Sunday, August 11, 2013

The Case for FilmFest 2013 Part 1



Right, it’s the International Film Festival season, meaning there are more than the usual number of films on my weekly agenda.

The first one was a “biggie”, in that it was featured at the front of the movie guide and was bound to be a big draw card, being the last Soderberg film and featuring Michael Douglas, Matt Damon and a whole raft of well know actors. 




Behind the Candelabra is the story of one of Las Vegas piano player and showman Liberace’s longest lasting lovers.  Damon plays the hunky Scott Thorson, who is nice but perhaps as dim as Damon’s puppet alter ego in Team America: World Police, while Douglas plays the creepy and controlling Liberace in an incredibly likeable way.  

The story is told from Thorson’s point of view (later we learned it was from his memoirs) and so the portrait of Liberace and of Thorson himself doesn’t always seem terribly consistent.  True, Liberace appears an incredibly controlling, narcissistic person, but why did Thorson choose to stay with him in the first place if he had no feelings for him, and in fact was a little repulsed by him?  Was he really completely naive about his financial situation?  And was Thorson’s drug taking accurately portrayed, or did Liberace really have good reason to get upset with him? 




The questions though are for after the film.  During it, there is plenty to enjoy: from the lavish décor of the Las Vegas residences, to the incredibly overt overtures by the serving staff, to Rob Lowe’s completely scene-stealing turn as a dodgy plastic surgeon who has taken far too much of his own particular brand of medicine, to a cameo by Mad About You’s Paul Reiser as a defeatist lawyer (do lawyers really cave like that in Los Angeles?), to Dan Akroyd’s quiet turn as Liberace’s long suffering manager.

From the list above, you can tell that there are almost no female characters at all in this story.  Not that they would have any room to shine amongst all that star wattage.  There is plenty of period costuming though, with Scott Bakula rocking a mean cravat in the style of Fred from Scooby Doo, and the feathered hair and glittering stage suits add an outrageously gaudy style to the whole thing. 

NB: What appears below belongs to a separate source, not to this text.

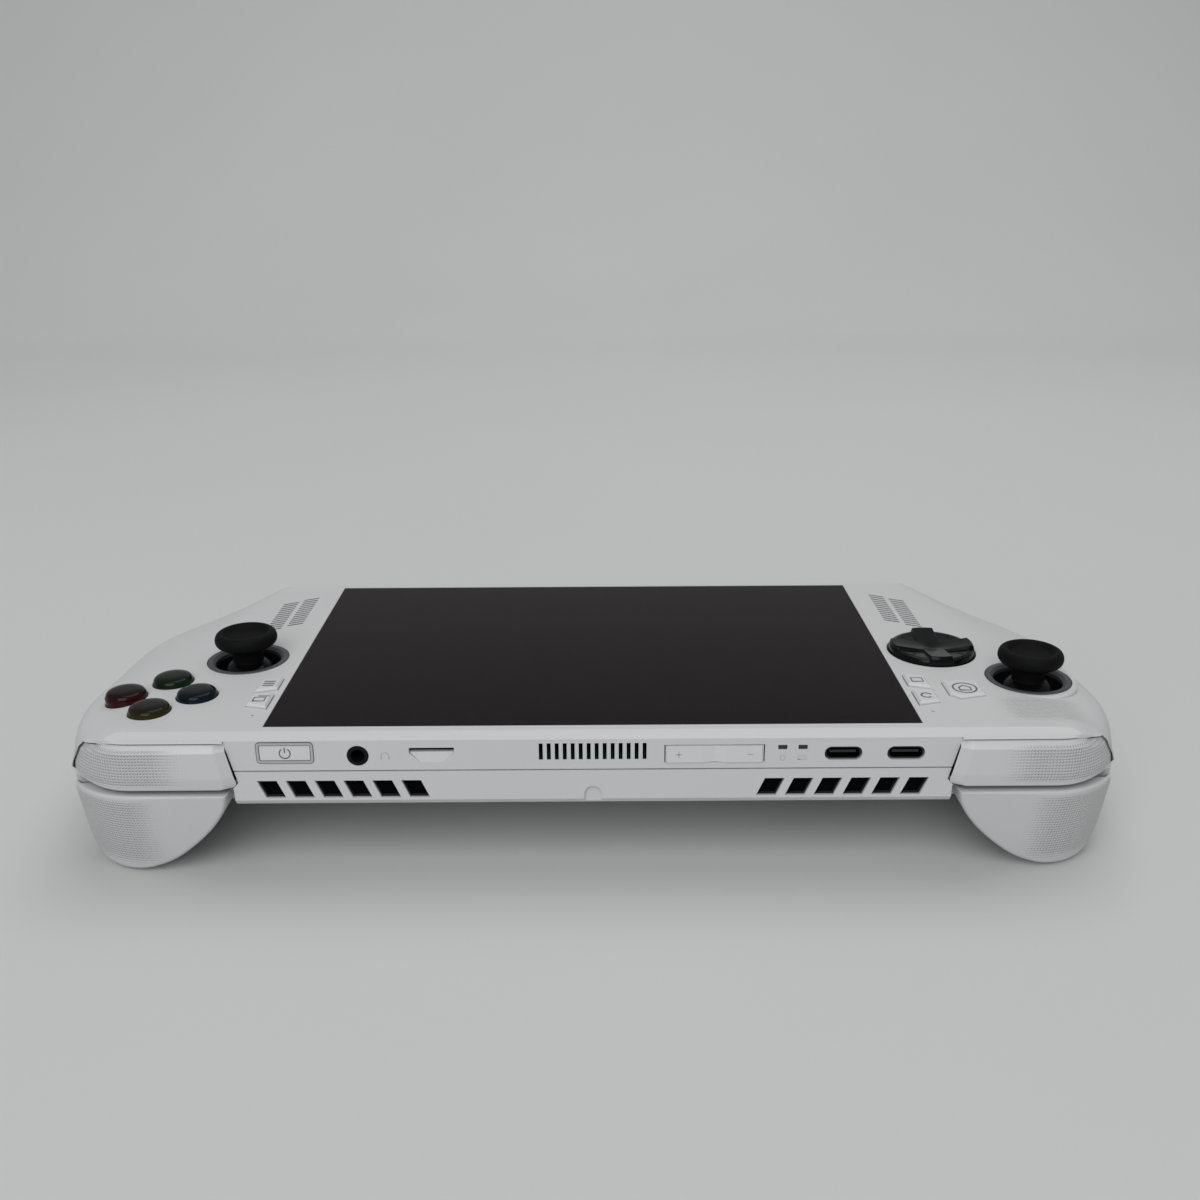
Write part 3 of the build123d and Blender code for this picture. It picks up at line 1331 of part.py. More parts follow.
def make_fins(side):
    """A stack of cooling fins behind the vents of one side."""
    inner_x = min(side * fin_x[0], side * fin_x[1])
    outer_x = max(side * fin_x[0], side * fin_x[1])
    plates = [block(inner_x, outer_x, fin_y[0], fin_y[1], fin_z[1] - fin_plate, fin_z[1]),
              block(inner_x, outer_x, fin_y[0], fin_y[1], fin_z[0], fin_z[0] + fin_plate)]
    pitch = (outer_x - inner_x - fin_thickness) / (fin_count - 1)
    for i in range(fin_count):
        x = inner_x + i * pitch
        plates.append(block(x, x + fin_thickness, fin_y[0], fin_y[1], fin_z[0], fin_z[1]))
    return plates[0] + plates[1:]


def make_heat_sink():
    """The heat pipe over the fins and the plate that takes the chip's heat."""
    pipe = block(-fin_x[1], fin_x[1], pipe_y[0], pipe_y[1], pipe_z[0], pipe_z[1])
    plate = block(-spreader_half, spreader_half, spreader_y[0], spreader_y[1], pipe_z[1] - spreader_thickness,
                  pipe_z[1])
    return pipe + plate


def make_battery():
    """The battery: cells side by side with shallow grooves between them."""
    shape = block(-battery_half_width, battery_half_width, battery_y[0], battery_y[1], battery_z[0],
                  battery_z[1])
    width = 2 * battery_half_width / battery_cells
    for i in range(1, battery_cells):
        x = -battery_half_width + i * width
        shape = shape - block(x - battery_groove, x + battery_groove, battery_y[0] - battery_groove,
                              battery_y[1] + battery_groove, battery_z[1] - battery_groove,
                              battery_z[1] + battery_groove)
    return shape


def make_speaker(side):
    """A speaker box with a round cone at each end."""
    x0 = min(side * speaker_x[0], side * speaker_x[1])
    x1 = max(side * speaker_x[0], side * speaker_x[1])
    shape = block(x0, x1, speaker_y[0], speaker_y[1], speaker_z[0], speaker_z[1])
    middle = (x0 + x1) / 2
    reach = (x1 - x0) / 2
    for y in (speaker_y[0] + reach, speaker_y[1] - reach):
        shape = shape - drum(middle, y, speaker_z[1] - speaker_cone_depth, speaker_z[1] + overrun,
                             speaker_cone_radius)
    return shape


def main():
    """Make every piece and write it to its own file."""
    os.makedirs("parts", exist_ok=True)
    front, rear = make_shells()
    save(front, "front_shell")
    save(rear, "rear_shell")
    save(make_screws(), "case_screws")
    for shape, name in zip(make_display(), ("display_glass", "display_panel", "mid_frame")):
        save(shape, name)
    for side_name, place in stick_places.items():
        for shape, name in zip(make_stick(place), ("ring", "base", "carriage", "yoke", "cap")):
            save(shape, side_name + "_stick_" + name)
    for shape, name in zip(make_pad(), ("direction_pad", "direction_pad_pivot", "direction_pad_carrier")):
        save(shape, name)
    for name, (x, y) in face_places().items():
        save(make_face_button(x, y), "face_button_" + name)
    save(make_mat(), "face_button_mat")
    for name, points in small_outlines().items():
        save(make_small_button(points), name)
    for shape, name in zip(make_boards(), ("main_board", "left_control_board", "right_control_board")):
        save(shape, name)
    for shape, name in zip(make_power(), ("power_button_ring", "power_button")):
        save(shape, name)
    for shape, name in zip(make_rocker(), ("volume_rocker", "volume_rocker_bracket")):
        save(shape, name)
    save(make_jack(), "audio_socket")
    save(make_card_reader(), "card_reader")
    save(Compound(children=[make_usb(x) for x in usb_places]), "usb_sockets")
    save(make_lights(), "status_lights")
    for name, side in sides:
        save(on_side(make_bumper(), side), name + "_bumper")
        save(on_side(make_trigger(), side), name + "_trigger")
        save(on_side(make_bracket(), side), name + "_trigger_bracket")
        save(make_back_button(side), name + "_back_button")
        housing, rotor = make_fan(side)
        save(housing, name + "_fan_housing")
        save(rotor, name + "_fan_rotor")
        save(make_speaker(side), name + "_speaker")
    save(make_heat_sink(), "heat_sink")
    save(Compound(children=[make_fins(side) for name, side in sides]), "cooling_fins")
    save(make_battery(), "battery")
    save(block(-drive_half, drive_half, drive_y[0], drive_y[1], drive_z[0], drive_z[1]), "storage_drive")
    motors = [rod_y(x, motor_y - motor_length / 2, motor_y + motor_length / 2, motor_z, motor_radius)
              for x in (motor_x, -motor_x)]
    save(Compound(children=motors), "vibration_motors")


main()
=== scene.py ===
# %% [markdown]
# # A handheld game console
# A white console lies on its back on a pale table, with its sockets and shoulder keys towards
# the camera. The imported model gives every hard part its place. This file gives the parts their
# finishes, and makes again, as smooth surfaces, the pieces that a hand touches and an eye reads.
# Lengths of pieces are in millimetres until `MM` turns them into metres. Those of finishes, of the
# lamps and of the sheet are in metres.

# %% The frame
import json
import math

import bmesh
import bpy
import numpy as np
from mathutils import Matrix, Vector
from mathutils.bvhtree import BVHTree


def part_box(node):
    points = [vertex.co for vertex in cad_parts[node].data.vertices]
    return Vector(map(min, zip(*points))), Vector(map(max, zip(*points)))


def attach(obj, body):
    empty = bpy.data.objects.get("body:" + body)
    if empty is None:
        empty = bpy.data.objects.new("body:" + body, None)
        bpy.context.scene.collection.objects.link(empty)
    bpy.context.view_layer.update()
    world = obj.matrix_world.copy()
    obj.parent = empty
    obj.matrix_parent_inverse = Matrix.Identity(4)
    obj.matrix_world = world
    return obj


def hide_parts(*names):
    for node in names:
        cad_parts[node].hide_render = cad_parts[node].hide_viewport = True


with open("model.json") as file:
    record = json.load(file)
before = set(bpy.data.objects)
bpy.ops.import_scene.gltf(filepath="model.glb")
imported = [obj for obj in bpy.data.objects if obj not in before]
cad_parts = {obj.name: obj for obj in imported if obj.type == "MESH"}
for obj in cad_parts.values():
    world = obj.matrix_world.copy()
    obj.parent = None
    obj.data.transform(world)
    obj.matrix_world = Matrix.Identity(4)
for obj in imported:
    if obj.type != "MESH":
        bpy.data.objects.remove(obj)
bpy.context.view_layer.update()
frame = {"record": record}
MM = 0.001

# %% [markdown]
# ## Where the camera stood
# The corners of the glass, the sockets and the seams fix the camera: a lens as long as the
# picture is wide, 327 mm in front of the middle of the glass and 175 mm above the table, looking
# down by twenty degrees. Right, up and backward are the columns of its matrix.

# %% The camera
def camera_axes(pitch, yaw, roll):
    """Right, up and backward unit vectors of a camera.

    Forward is +Y turned by yaw about Z and then down by pitch. Right is level, and roll turns
    right and up about forward.
    """
    cp, sp, cy, sy = math.cos(pitch), math.sin(pitch), math.cos(yaw), math.sin(yaw)
    forward = np.array([sy * cp, cy * cp, -sp])
    right = np.array([cy, -sy, 0.0])
    up = np.cross(right, forward)
    cr, sr = math.cos(roll), math.sin(roll)
    return right * cr + up * sr, up * cr - right * sr, -forward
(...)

Overall then, the film is a bit on the long side, but always entertaining in one way or another.  Some strange camera effects are meant to add to the “drug” aspects of the film but just make it harder to tell what is going on, but despite that, the whole production is (mostly) elegantly and masterfully put together, and it is mesmerising to watch Douglas manipulate and cajole and and reassure one minute and then totally mess it up and be a complete b@sta@rd the next.  

Being a “premiere” movie at the Embassy Cinema, I was not surprised to see the theatre almost completely sold out and to hear a smattering of applause at the end to the movie gods who might be paying attention (as no one who helped make the film was there).  It is always an incredible experience to go to a film like that with a big audience (who seemed a lot more like members of the art intelligentsia than myself), and it really was the perfect way to start the filmfest season.

Verdict: Incredible turns from Douglas and Lowe, an Matt Damon in various physical states, add extra reasons to watch Soderberg’s Behind the Candelabra, besides the fact it is (in theory) the final Soderberg big screen production.  It seems a smaller, more intimate movie that I would have thought (considering Liberace was Mr Showbusiness), but then his Las Vegas venues weren’t that big and it appears he tried to stay out of the big partying scene.  It also seemed to be a rather… skewed version of events, but then as Liberace famously denied that he was gay, there is perhaps no way to really get a picture of how he saw his life, and Thorson’s telling may be as close as we will get to the glittering reality.  8 candles out of 10, mainly thanks to Rob Lowe.